Un anthropologue au cinéma

Marc Augé est un grand anthropologue, directeur d’études à l’EHESS dans le cadre du Centre d’anthropologie des mondes contemporains qu’il a créé avec d’autres, et est l’auteur de nombreux ouvrages dont Un anthropologue dans le métro, (Seuil, 1986). Il livre dans Casablanca (Arléa 2023, réédition d’un texte paru initialement au seuil en 2007) un tout autre type de souvenirs que ceux liés à son métier, en particulier les souvenirs de ses « visionnages » du film de Michael Curtis Casablanca, avec Humphrey Bogart et Ingrid Bergman. Le cinéma de son enfance était l’Action Christine, il y eut aussi le Champo, le Danton… je n’ai pas vérifié s’ils existaient toujours, je préfère y rêver… Y travaillaient les « ouvreuses » (quel nom plus poétique ?!). Âgé d’une dizaine d’années, il voit Casablanca l’inoubliable, avec ses deux immenses acteurs, et rêve bien sûr de la très belle Ingrid.

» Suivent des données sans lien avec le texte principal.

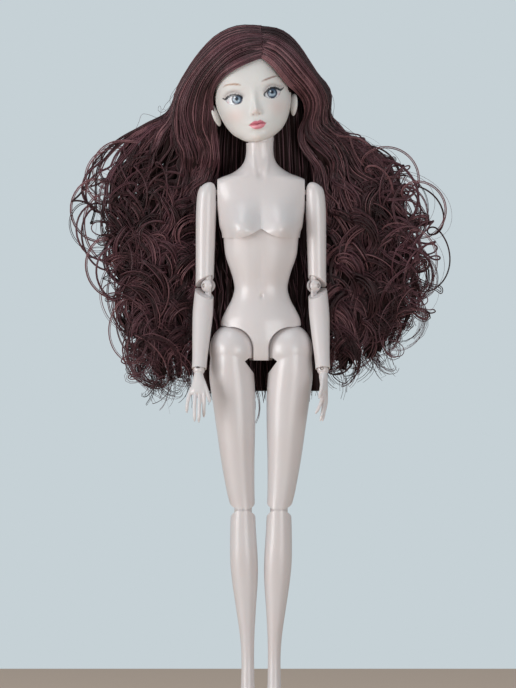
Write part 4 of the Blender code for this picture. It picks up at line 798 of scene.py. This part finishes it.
def paintFace(x, z, front):
    # colours for every point of the head, laid on in the order in which a face is sprayed and printed, with painted
    # shade and painted highlights laid among them
    base = np.tile(linear("#dcd9d6"), (len(x), 1))
    varnish = np.zeros(len(x))

    def lay(hexColour, share):
        share = np.clip(share, 0, 1) * front
        base[:] = base * (1 - share[:, None]) + np.array(linear(hexColour)) * share[:, None]

    lay("#e0b2a9", 0.30 * spot(x, z, (-9.6, 11.4), 3.8, 3.2) + 0.28 * spot(x, z, (9.0, 12.9), 3.8, 3.4))
    lay("#e0bfae", 0.30 * spot(x, z, (-0.5, 11.9), 1.7, 1.4) + 0.20 * spot(x, z, (-1.6, 0.9), 3.2, 1.5))
    # painted shade: soft dark dots in the two nostril dents, a little darker on the right
    lay("#a0857a", 0.60 * spot(x, z, (-1.85, 10.75), 0.42, 0.28) + 0.75 * spot(x, z, (0.85, 10.65), 0.45, 0.30))
    for eye in eyes.values():
        lash = smoothRows(eye["lash"], 48)
        low = smoothRows(eye["low"], 30)
        rim = np.vstack([lash[6:], low])
        lid, _ = nearPath(lash, x, z)
        above = ~insidePath(rim, x, z)
        middle, pupil = eye["iris"], eye["pupil"]
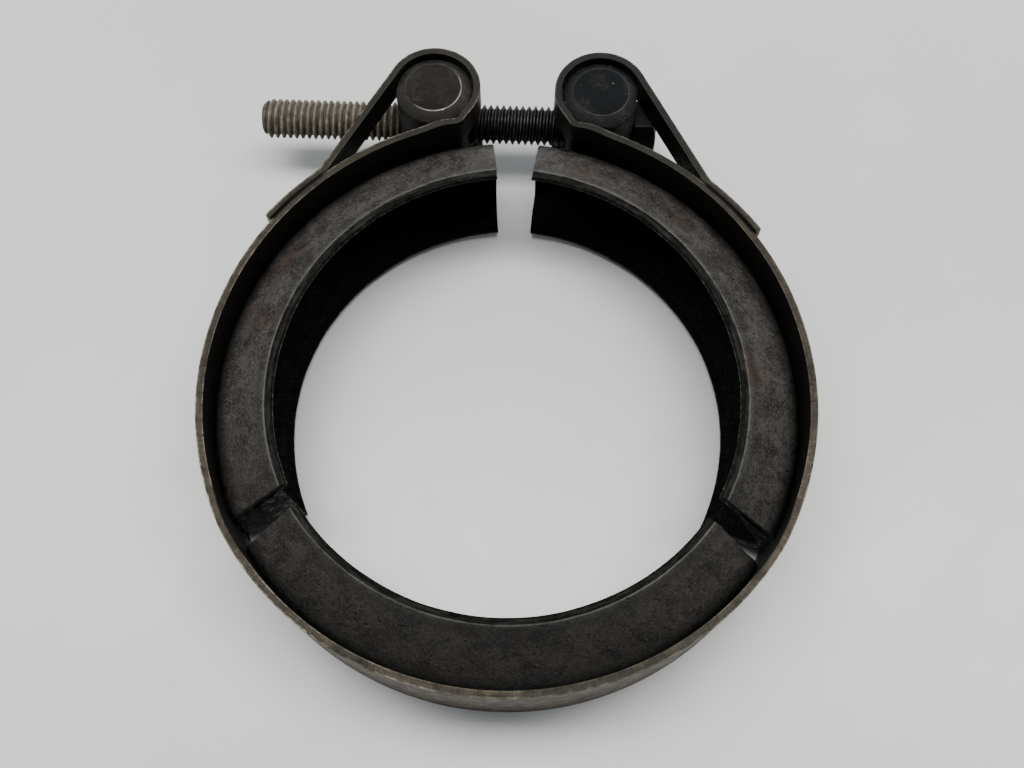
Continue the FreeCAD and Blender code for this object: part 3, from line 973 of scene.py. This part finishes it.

Au fond tout le récit est là, le souvenir du souvenir, la fameuse remémoration proustienne. Ici c‘est l’image, en noir et blanc, le grain de la pellicule qui reste dans la courbe de la rétine.
Comme les parents un tant soit peu intelligents ne limitent pas la curiosité enfantine, Marc Augé pouvait voir les mêmes films que ses parents. « Je ne suis pas vraiment ce qu’on appelle un cinéphile, non, j’ai trop mauvaise mémoire, mais j’ai vu tous les films et je peux les revoir sans ennui justement parce que je ne m’en souviens qu’en les redécouvrant. » Quelle justesse, car c’est toujours quelque chose, image, odeur, atmosphère mais aussi un moment dans le temps, qui lui reste dans une sorte de bulle qui elle, est précise, tandis que le souvenir semble souvent incertain et flou de ce jour-là et à ce moment-là, et provoque ce qui vient par dessous pour remonter, le souvenir. Revoir Casablanca, c’est l’attente de la remontée du souvenir, comme pour réintégrer dans l’enfance. Personne n’ayant vécu la même chose au même moment qu’une autre n’en a le même souvenir, si tant est que qui que ce soit d’autre puisse être conscient de ce moment-là. Marc Augé dit de ce souvenir cinématographique que : « c’est ma première expérience du temps induite par une œuvre de fiction » et précise qu’on ne peut jamais revivre un souvenir, juste essayer de « vivre à nouveau un commencement » puisque tout commence d’une histoire qu’on se raconte ou qui nous est racontée avec le souvenir, comme s’il n’y avait « rien » avant…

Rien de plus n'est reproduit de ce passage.